Key Numerical Results

Metric Xavier Cone
Best Warmup Loss 0.0497 (step 400) 0.1061 (step 250)
Best Training Loss 0.1918 (step 250) 0.1612 (step 850)
Layer 1 Initial Rank 160.76 93.77
Layer 1 Final Rank 154.58 (-3.8%) 123.31 (+31.5%)
Layer 6 Final Rank 158.05 (-1.7%) 45.23 (-64%)
Training Stability Unstable (0.28-0.49) Stable (0.16-0.33)

Core Findings

1. Xavier deceives

Fast warmup (loss 0.05) creates false impression of success. When task complexity increases, the model suffers a shock (loss jumps from 0.09 to 1.32). The weights are too orthogonal and uniform — there are no "weak" directions to reorganize.

2. Cone evolves

Starts compressed (rank 93), then redistributes capacity: lower layers grow (+31%) learning basic features, upper layers shrink (-64%) forming abstractions. The model doesn't lose capacity — it reallocates it.

3. Backbone neurons work

10% of weights at amplitude 0.7 create a gradient highway. Result: loss reaches 0.1 during warmup (step 250).
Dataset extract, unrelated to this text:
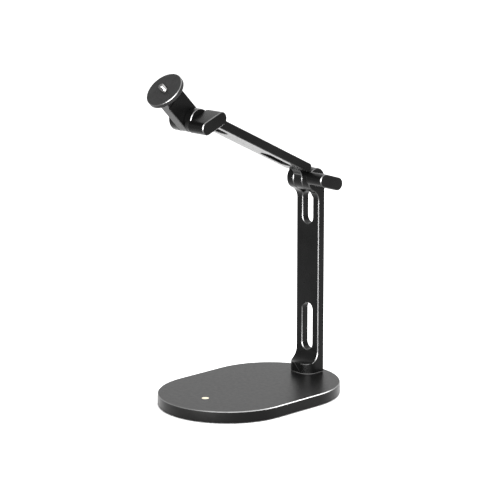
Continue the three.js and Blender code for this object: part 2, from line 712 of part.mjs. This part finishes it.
function neck() {
  const r = TONGUE_RADIUS;
  const side = new THREE.Shape();
  side.moveTo(-NECK_TOP, -r);
  side.lineTo(0, -r);
  side.absarc(0, 0, r, -Math.PI / 2, Math.PI / 2, false);
  side.lineTo(-NECK_TOP, r);
  side.closePath();
  const tongue = slab(side, ALONG_X, -TONGUE_HALF_WIDTH, TONGUE_HALF_WIDTH, EDGE_CHAMFER, 10);
  const head = slab(neckHeadOutline(), ALONG_Z, -r, r, EDGE_CHAMFER);
  const bore = cylinder(SPIGOT_RADIUS + RUNNING_CLEARANCE, spigotEnd() - 0.6, NECK_TOP + 1, TOWARDS_HEAD);
  const grubRadius = GRUB_SCREW_RADIUS + RUNNING_CLEARANCE;
  const grubHole = cylinder(grubRadius, 4, TONGUE_RADIUS + 1, ALONG_Z, 20).translate(0, -grubDistance(), 0);
  return combine([tongue, head], [bore, grubHole, ...tongueCutters()]);
}

// The neck's head seen from above: it flares from the tongue's width to the block's.
function neckHeadOutline() {
  const outline = new THREE.Shape();
  outline.moveTo(-NECK_BLOCK_HALF_WIDTH, -NECK_TOP);
  outline.lineTo(NECK_BLOCK_HALF_WIDTH, -NECK_TOP);
  outline.lineTo(NECK_BLOCK_HALF_WIDTH, -NECK_FLARE_END);
  outline.lineTo(TONGUE_HALF_WIDTH - EDGE_CHAMFER, -NECK_FLARE_START + 1);
  outline.lineTo(EDGE_CHAMFER - TONGUE_HALF_WIDTH, -NECK_FLARE_START + 1);
  outline.lineTo(-NECK_BLOCK_HALF_WIDTH, -NECK_FLARE_END);
  outline.closePath();
  return outline;
}

function spigotEnd() {
  return PLATFORM_TOP - PLATFORM_THICKNESS - SPIGOT_LENGTH;
}

function grubDistance() {
  return spigotEnd() + 3.5;
}

// The platform's underside carries a grooved spigot that turns in the neck.
function platformDisc() {
  const bottom = PLATFORM_TOP - PLATFORM_THICKNESS;
  const groove = grubDistance();
  const hole = CAMERA_SCREW_RADIUS + 0.1;
  const profile = [
    [0, spigotEnd()],
    [SPIGOT_RADIUS - 0.5, spigotEnd()],
    [SPIGOT_RADIUS, spigotEnd() + 0.5],
    [SPIGOT_RADIUS, groove - GROOVE_HALF_WIDTH],
    [SPIGOT_RADIUS - 1, groove - GROOVE_HALF_WIDTH],
    [SPIGOT_RADIUS - 1, groove + GROOVE_HALF_WIDTH],
    [SPIGOT_RADIUS, groove + GROOVE_HALF_WIDTH],
    [SPIGOT_RADIUS, bottom],
    [PLATFORM_RADIUS - PLATFORM_CHAMFER, bottom],
    [PLATFORM_RADIUS, bottom + PLATFORM_CHAMFER],
    [PLATFORM_RADIUS, PLATFORM_TOP - PLATFORM_CHAMFER],
    [PLATFORM_RADIUS - PLATFORM_CHAMFER, PLATFORM_TOP],
    [COUNTERBORE_RADIUS, PLATFORM_TOP],
    [COUNTERBORE_RADIUS, PLATFORM_TOP - 0.8],
    [hole, PLATFORM_TOP - 0.8],
    [hole, bottom - 0.4],
    [0, bottom - 0.4],
  ];
  return lathe(profile, TOWARDS_HEAD, 48);
}

function cameraScrew() {
  const profile = [
    [0, PLATFORM_TOP - PLATFORM_THICKNESS],
    [CAMERA_SCREW_RADIUS, PLATFORM_TOP - PLATFORM_THICKNESS],
    [CAMERA_SCREW_RADIUS, PLATFORM_TOP + CAMERA_SCREW_HEIGHT - 0.7],
    [CAMERA_SCREW_RADIUS - 0.7, PLATFORM_TOP + CAMERA_SCREW_HEIGHT],
    [0, PLATFORM_TOP + CAMERA_SCREW_HEIGHT],
  ];
  return lathe(profile, TOWARDS_HEAD, 28);
}

function swivelWasher() {
  const bore = SPIGOT_RADIUS + 0.3;
  return ring(bore, SWIVEL_WASHER_RADIUS, NECK_TOP + 0.1, NECK_TOP + 0.9, TOWARDS_HEAD, 28);
}

// A grub screw in the neck's rear face, whose dog point rides in the spigot's groove.
function swivelGrubScrew() {
  const profile = [
    [0, 4.3],
    [1.2, 4.3],
    [1.2, 5.4],
    [GRUB_SCREW_RADIUS, 5.4],
    [GRUB_SCREW_RADIUS, GRUB_SCREW_TOP],
    [0, GRUB_SCREW_TOP],
  ];
  const screw = socketScrew(profile, 1.15, GRUB_SCREW_TOP - 1.9, GRUB_SCREW_TOP + 0.7, ALONG_Z);
  return screw.translate(0, -grubDistance(), 0);
}

// ---- Assembly -----------------------------------------------------------------------------

function hingedGroup(parent, y, z, angle) {
  const group = new THREE.Group();
  group.position.set(0, y, z);
  group.rotation.x = -rad(angle);
  parent.add(group);
  return group;
}

const stand = new THREE.Group();
stand.name = "document_camera";
addBase(stand);
addColumn(stand);

const elbow = hingedGroup(stand, ELBOW_Y, ELBOW_Z, 0);
addPiece(elbow, "elbow_bolt", clampBolt(), DARK_STEEL);
addKnob(elbow, "elbow", ELBOW_KNOB_TILT);

const armGroup = hingedGroup(stand, ELBOW_Y, ELBOW_Z, ARM_ANGLE);
addPiece(armGroup, "arm", arm(), BLACK_ANODISED);
addHingeWashers(armGroup, "elbow");

const headY = ELBOW_Y - ARM_LENGTH * Math.cos(rad(ARM_ANGLE));
const headZ = ELBOW_Z + ARM_LENGTH * Math.sin(rad(ARM_ANGLE));
const head = hingedGroup(stand, headY, headZ, 0);
addPiece(head, "head_bolt", clampBolt(), DARK_STEEL);
addKnob(head, "head", HEAD_KNOB_TILT);

const neckGroup = hingedGroup(stand, headY, headZ, NECK_ANGLE);
addPiece(neckGroup, "neck", neck(), BLACK_ANODISED);
addHingeWashers(neckGroup, "head");
addPiece(neckGroup, "swivel_washer", swivelWasher(), NYLON);
addPiece(neckGroup, "swivel_grub_screw", swivelGrubScrew(), DARK_STEEL);
addPiece(neckGroup, "platform_disc", platformDisc(), PLATFORM_GREY);
addPiece(neckGroup, "camera_screw", cameraScrew(), BRIGHT_STEEL);

export default stand;
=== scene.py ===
"""Document camera stand: materials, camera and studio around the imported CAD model."""

import json
import math

import bmesh
import bpy
from mathutils import Matrix, Vector


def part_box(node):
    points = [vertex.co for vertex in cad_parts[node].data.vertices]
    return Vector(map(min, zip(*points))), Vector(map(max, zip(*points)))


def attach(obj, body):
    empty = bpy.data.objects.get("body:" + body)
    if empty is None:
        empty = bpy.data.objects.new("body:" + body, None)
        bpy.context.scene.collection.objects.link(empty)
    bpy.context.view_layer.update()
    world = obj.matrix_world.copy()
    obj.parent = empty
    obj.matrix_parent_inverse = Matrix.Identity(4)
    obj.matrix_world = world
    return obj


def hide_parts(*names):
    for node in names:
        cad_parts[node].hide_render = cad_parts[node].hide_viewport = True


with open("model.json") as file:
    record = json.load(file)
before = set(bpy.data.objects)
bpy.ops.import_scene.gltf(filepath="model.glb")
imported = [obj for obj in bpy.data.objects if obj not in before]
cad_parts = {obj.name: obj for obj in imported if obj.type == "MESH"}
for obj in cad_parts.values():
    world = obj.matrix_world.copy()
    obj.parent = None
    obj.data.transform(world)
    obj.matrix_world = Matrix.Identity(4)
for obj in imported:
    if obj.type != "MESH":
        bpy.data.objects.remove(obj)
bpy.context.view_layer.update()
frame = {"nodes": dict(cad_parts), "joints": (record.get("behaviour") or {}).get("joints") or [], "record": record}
NODES = frame["nodes"]
JOINTS = {joint["name"]: joint for joint in frame["joints"]}

MM = 0.001
UP = Vector((0, 0, 1))
RIGHT = Vector((1, 0, 0))
BACK = Vector((0, 1, 0))
ELBOW = Vector(JOINTS["elbow_hinge"]["pos_m"])
HEAD = Vector(JOINTS["neck_tilt"]["pos_m"])
PLATFORM_AXIS = Vector(JOINTS["platform_swivel"]["axis"]).normalized()
ARM_DIRECTION = (HEAD - ELBOW).normalized()
PLATE_NORMAL = ARM_DIRECTION.cross(RIGHT).normalized()
SMOOTH_ANGLE = math.radians(32)
WELD_DISTANCE = 0.002 * MM
COUNTERBORE_RADIUS = 4.32 * MM

# A chamfer's face is narrower than the first of these, and lies near 45 degrees to a flat face.
# The strips of a fillet between flat faces are wider than the second.
CHAMFER_WIDTH = 1.8 * MM
FILLET_STRIP = 1.15 * MM
CHAMFER_SLOPES = (0.66, 0.75)
SQUARE_SLOPE = 0.1

# ---- Node-material helpers ------------------------------------------------------------------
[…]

Without them, the model gets stuck.

Geometric Interpretation

Property Xavier Cone
Initial angles between weights ~90° (orthogonal) 5-30° (cone)
Angle evolution Only decreases Can increase ("unfolding")
Evolution directions One (collapse) Two (growth lower, compression upper)

Metaphor:

  • Xavier — rubber band: stretched from the start, can only contract
  • Cone — accordion: compressed at the beginning, can expand where needed

Practical Recommendations

  1. Don't chase fast warmup — Xavier wins early but loses deep
  2. Use amplitude hierarchy — 10-20% backbone neurons (weight 0.5-0.8)
  3. Start with narrow cone — 5-15° between nearest neighbors
  4. Track layer ranks — growth in lower + shrinkage in upper = healthy learning

Conclusion

Xavier optimization is optimal for the first step only. Cone optimization is optimal for the entire journey. For deep networks, starting compressed with hierarchical amplitudes produces more adaptable representations and prevents representational collapse.